Ser quem não é, pode alguém ser? A dúvida cantada pelo lusitano Sérgio Godinho alcança estatuto ontológico que, no versado e no seu inverso, é razão de incerteza sobre o devir.
A propósito, as atiladas páginas que a pena de Júlio Dinis fez vir a lume, em Uma Família Inglesa, anda a braços com uma inquietação ontológica semelhante. O lado “não eu do eu” que somos como persona pública.
Há uma parte oculta do nosso mundo interior que - para desespero dos manuais de autoajuda – é sempre inacessível a olhos outros. Nela, refugiam-se muitos segredos do eu para o eu. Tais segredos são observados, por cada um, em operações mentais breves, mediante os incontroláveis movimentos do pensamento.
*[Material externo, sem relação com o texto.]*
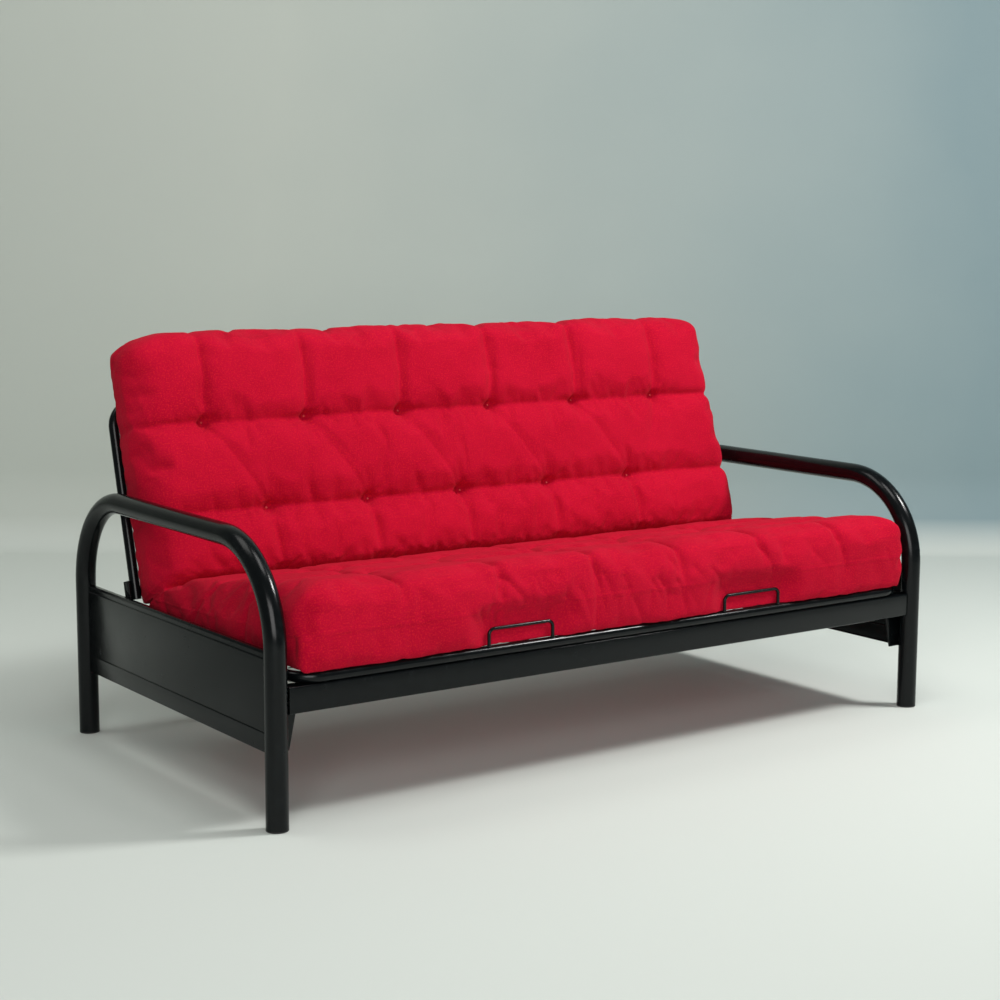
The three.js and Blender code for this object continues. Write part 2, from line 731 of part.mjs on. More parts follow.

Por vezes, ao se perceber que eles são avistados, logo se procura fazer com que o pensamento deambule por outras paragens.

E há motivos para esse desvio, pois há perfumes tão sutis que, uma vez abertos os vasos que os contêm, quase instantaneamente eles se dissipam pela atmosfera. Por isso, a prosa dinisiana é categórica: guarde cada um para si essa parte do pensamento, que não pode separar-se de nós sem que nós próprios a desconheçamos. Suposições que alimentam o nosso pensamento podem revelar-se tão-somente ideias infundadas. Não nasceram senão para viver presas à alma, de cuja essência elas parecem receber vida.
Quer dizer, são como delicadas algas marinhas cuja textura tenuíssima se expande na água em formosas arborizações iludindo as visões dos que, encantados pela aparência, as arrancam de lá. Fora do ambiente em que vivem, cedo, antes de se fazer noite, mirram e deformam.
É necessário ir muito além do imediato, até porque os infortúnios e misérias da vida advêm, muitas vezes, não da funesta influência do “mal”, de forma unilateral, mas da ilusão do aparente. Um “mal unilateral” pode ter lá as suas dificuldades para consumar os seus propósitos, se encontrar resistência. No alto mar, um vento dominante pode governar o movimento e a derrota de um navio, mas é necessário que seja extrema a sua violência para que ele, por si só, faça soçobrar. Contudo, penetre o vaso mais potente no seio desses redemoinhos que formam os ventos encontrados, e a submersão será quase inevitável. Nos ventos da ilusão do aparente, as tempestades se originam.   
Terminemos regressando ao princípio. Alguém ser quem não é. Trata-se de uma vivência intrínseca ao mundo interior de cada um. O cerne, a subjetividade, o pronunciar e praticar o interdito. Inquietação ontológica nos vislumbres da existência. Nos cumes da vivência, a resposta encontrada. Em suma, do si para si, a palavra de Fernando Pessoa: És feliz porque és assim/todo o nada que és teu/eu vejo-me e estou sem mim/conheço-me e não sou eu.